Does extensive homework really help students learn?


“Quality over quantity.”

This saying is applied to almost anything requiring some degree of effort: sports, jobs, building relationships. Why not apply it to homework as well?

The biggest complaint students have is not that it is too hard but instead that there is too much for a topic too insignificant. It’s simply busywork assigned for the sake of assigning it. 

Not only is it excessive, but these students argue that it is also pointless. Because not all students learn at the same level, the students who do understand the concepts taught in class are overcome by ennui as they waste their time cementing information that is already set in stone for them. 

Moreover, if students don’t see the worth in the work they are doing, then they probably won’t input the necessary effort or do it all. It doesn’t help that homework often holds so little influence over a grade. Homework usually counts for between  5-15% of a grade and each homework assignment is usually under twenty points. There’s not much motivation for students to work hard on homework. 

However, homework dissidents are always met with the largest and most widely known argument for homework: it improves test scores and retention. And yes, this is true but only to an extent. Recent research has found that only math homework leads to a positive effect on test scores while the rest of the subjects remain unaffected. 

The other argument regarding test scores is based on its positive and direct relationship with time spent working on homework. For high school, students who spend ninety minutes to two and a half hours on homework are proven to score better. Nevertheless, this—like the previous argument—can be misleading. The positive relationship between test scores and time spent working only persists until that two and a half hour mark is hit. 

It makes sense.

Because of sports, extracurriculars, volunteering, and family and social time, homework shares the pedestal for first priority. It gets done but only after other activities end for the day and therefore keeps students awake long into the night.  The resulting sleep deprivation and stress— as well as the accompanying health issues such as headaches, unhealthy weight loss or gain, stomach problems, anxiety, and depression—staunch academic development and hurt future academic performance. 

There is even more research disproving the supposed benefits of homework. For example, cognitive disfluency is the phenomenon that occurs when we work really hard on something and therefore retain it better. Yet, based on this knowledge, wouldn’t the repetitive aspect of homework work in its favor and prove that sometimes quantity is more important?  

Actually, no.

It is a common misconception that the brain learns through the repetition of a subject or topic. You see, repetition is merely the mindless skimming of pages and notetaking—just seeing something doesn’t help. Studies have shown that rather the retrieval of information is more productive because every time a memory is pulled up, it becomes stronger and more permanent. Memory retrieval means active engagement in a topic and deep thought about its parts.

And some homework certainly employs this strategy. But only some. 
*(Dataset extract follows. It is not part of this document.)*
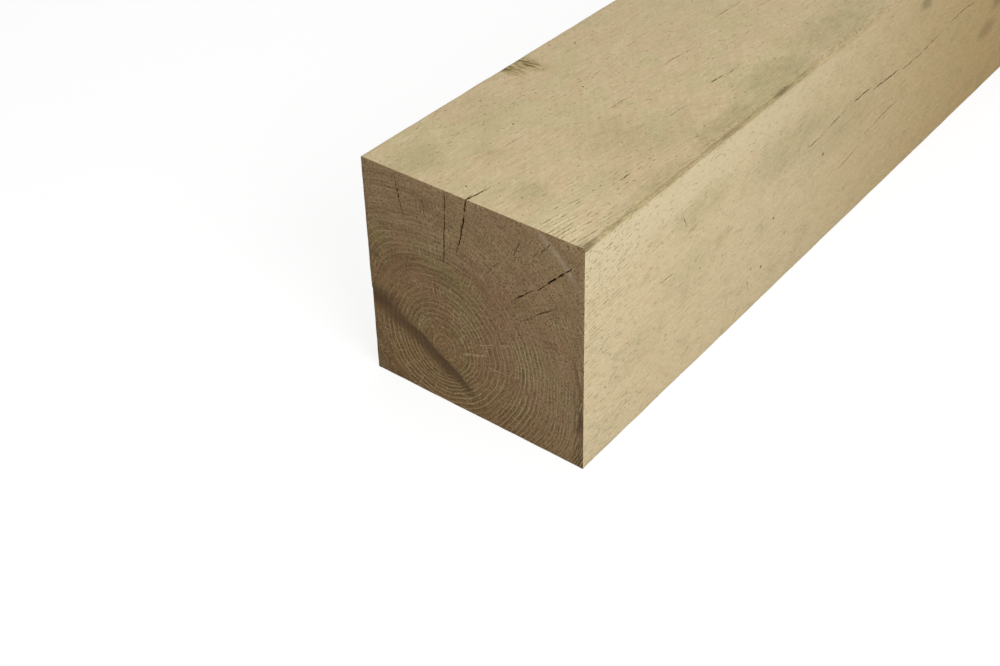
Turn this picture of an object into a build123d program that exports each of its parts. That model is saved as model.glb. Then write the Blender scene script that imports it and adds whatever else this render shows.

When it comes down to it, homework is less about teaching or refreshing the lesson, though it can be helpful in that way, and more about teaching life skills. From doing their homework, students learn accountability, self-dependance, discipline, time management, critical thinking, and problem-solving.

Of those six big qualities, the amount of homework only impacts one of them: time management. Yet, if students are given an hour and a half to two and a half hours of homework, it would be reasonable to argue that students still must learn time management skills.

So, the quantity of homework is simply irrelevant to the learning involved with it. Quality—how engaging and interactive assignments are—is what makes the difference.